EXERCISE TASK - In full and without alteration, give the listing again.

INFORMATION SUPPLIED -
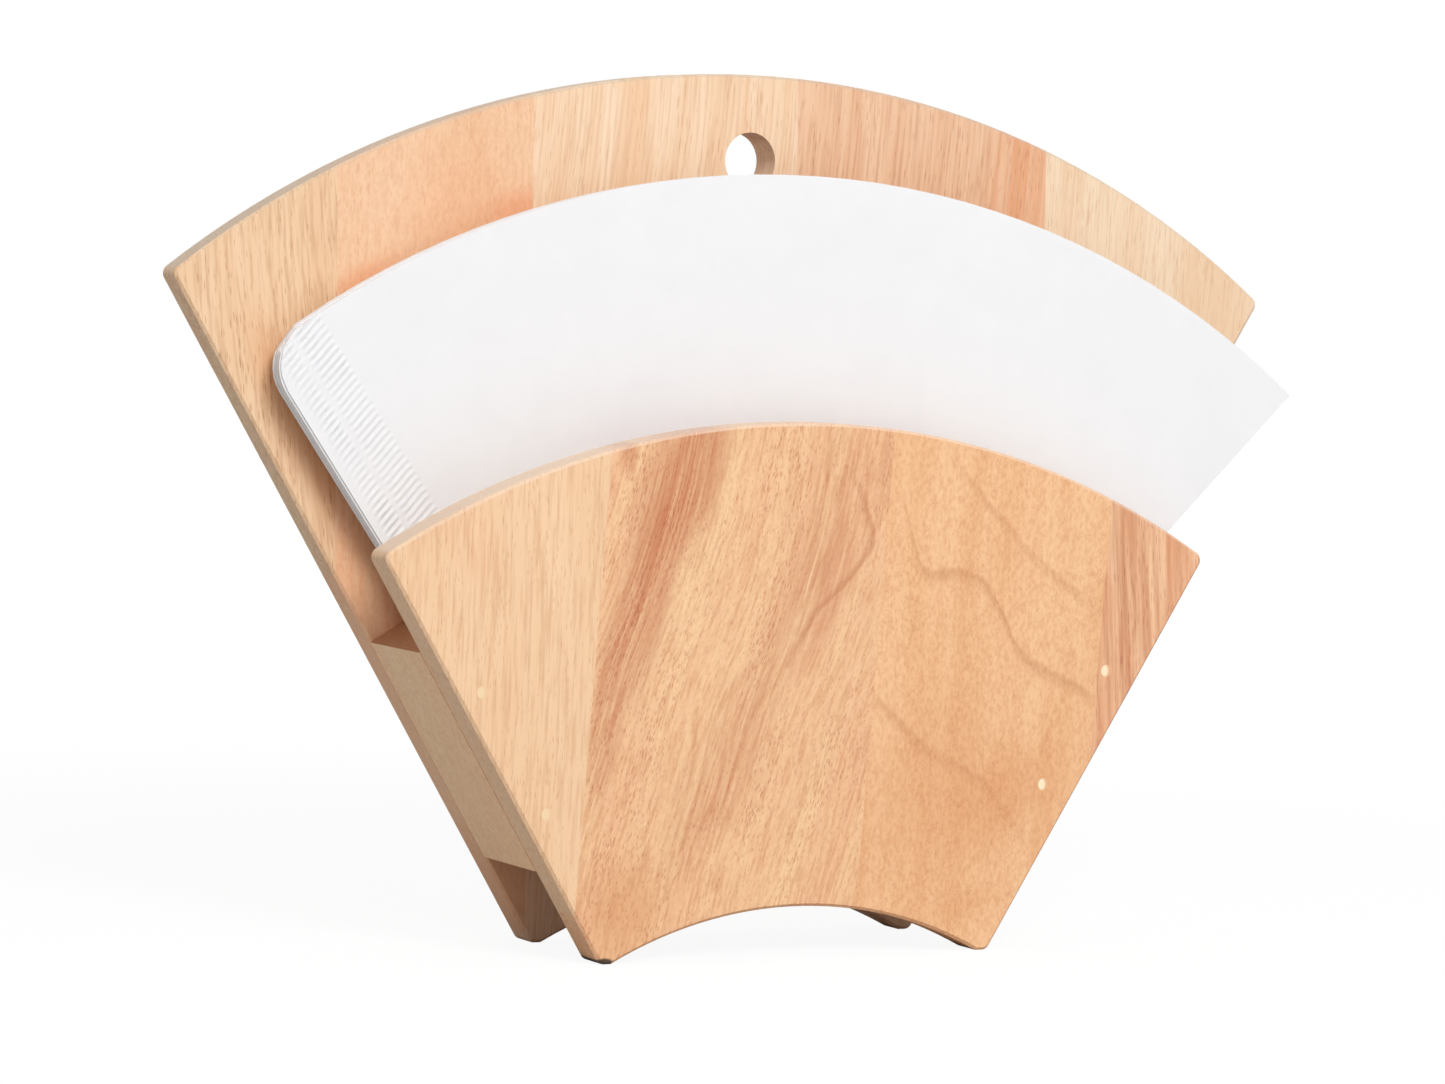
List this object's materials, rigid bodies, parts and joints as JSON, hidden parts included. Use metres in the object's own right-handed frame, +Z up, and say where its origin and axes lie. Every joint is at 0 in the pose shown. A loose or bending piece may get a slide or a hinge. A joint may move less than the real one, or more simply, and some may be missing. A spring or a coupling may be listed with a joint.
{
  "type": "coffee filter holder",
  "caption": "Fan-shaped wooden holder: a tall back board with a hanging hole and a short front board on spacer blocks form a slot in which a stack of cone paper filters hangs.",
  "frame": {"origin": "middle of the footprint, on the surface that the boards' foot flats stand on", "axes": "+Z up, +X to the right along the boards, +Y to the back, so that the short front board faces -Y"},
  "size_m": [0.2156, 0.0344, 0.1526],
  "materials": {
    "back_board_wood": "sanded hardwood, clear oil",
    "front_board_wood": "sanded hardwood, clear oil",
    "spacer_wood": "sanded hardwood, clear oil",
    "brad_steel": "bright drawn wire",
    "wood_filler": "sanded filler",
    "filter_paper": "bleached crepe paper, crimped seams"
  },
  "bodies": {
    "root": {"back_stave_1": "back_board_wood", "back_stave_2": "back_board_wood", "back_stave_3": "back_board_wood", "back_stave_4": "back_board_wood", "back_stave_5": "back_board_wood", "front_stave_1": "front_board_wood", "front_stave_2": "front_board_wood", "front_stave_3": "front_board_wood", "front_stave_4": "front_board_wood", "left_spacer": "spacer_wood", "right_spacer": "spacer_wood", "left_upper_brad": "brad_steel", "left_lower_brad": "brad_steel", "right_upper_brad": "brad_steel", "right_lower_brad": "brad_steel", "left_upper_filler": "wood_filler", "left_lower_filler": "wood_filler", "right_upper_filler": "wood_filler", "right_lower_filler": "wood_filler", "filter_stack": "filter_paper"}
  },
  "joints": []
}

THE ANSWER -
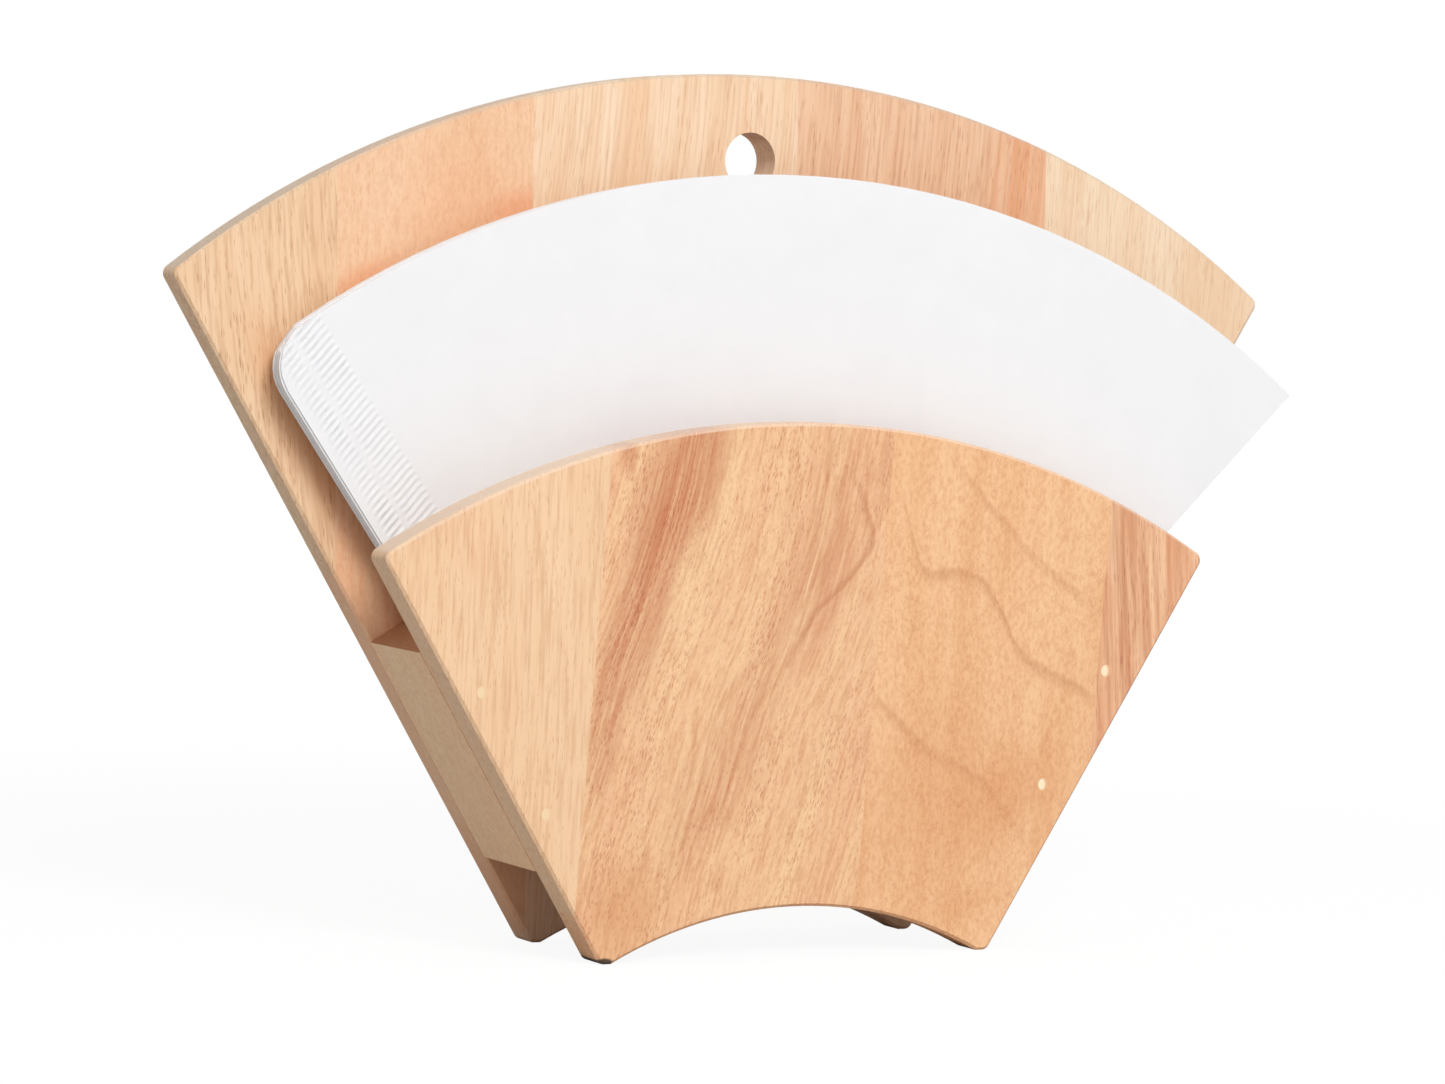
List this object's materials, rigid bodies, parts and joints as JSON, hidden parts included. Use metres in the object's own right-handed frame, +Z up, and say where its origin and axes lie. Every joint is at 0 in the pose shown. A loose or bending piece may get a slide or a hinge. A joint may move less than the real one, or more simply, and some may be missing. A spring or a coupling may be listed with a joint.
{
  "type": "coffee filter holder",
  "caption": "Fan-shaped wooden holder: a tall back board with a hanging hole and a short front board on spacer blocks form a slot in which a stack of cone paper filters hangs.",
  "frame": {"origin": "middle of the footprint, on the surface that the boards' foot flats stand on", "axes": "+Z up, +X to the right along the boards, +Y to the back, so that the short front board faces -Y"},
  "size_m": [0.2156, 0.0344, 0.1526],
  "materials": {
    "back_board_wood": "sanded hardwood, clear oil",
    "front_board_wood": "sanded hardwood, clear oil",
    "spacer_wood": "sanded hardwood, clear oil",
    "brad_steel": "bright drawn wire",
    "wood_filler": "sanded filler",
    "filter_paper": "bleached crepe paper, crimped seams"
  },
  "bodies": {
    "root": {"back_stave_1": "back_board_wood", "back_stave_2": "back_board_wood", "back_stave_3": "back_board_wood", "back_stave_4": "back_board_wood", "back_stave_5": "back_board_wood", "front_stave_1": "front_board_wood", "front_stave_2": "front_board_wood", "front_stave_3": "front_board_wood", "front_stave_4": "front_board_wood", "left_spacer": "spacer_wood", "right_spacer": "spacer_wood", "left_upper_brad": "brad_steel", "left_lower_brad": "brad_steel", "right_upper_brad": "brad_steel", "right_lower_brad": "brad_steel", "left_upper_filler": "wood_filler", "left_lower_filler": "wood_filler", "right_upper_filler": "wood_filler", "right_lower_filler": "wood_filler", "filter_stack": "filter_paper"}
  },
  "joints": []
}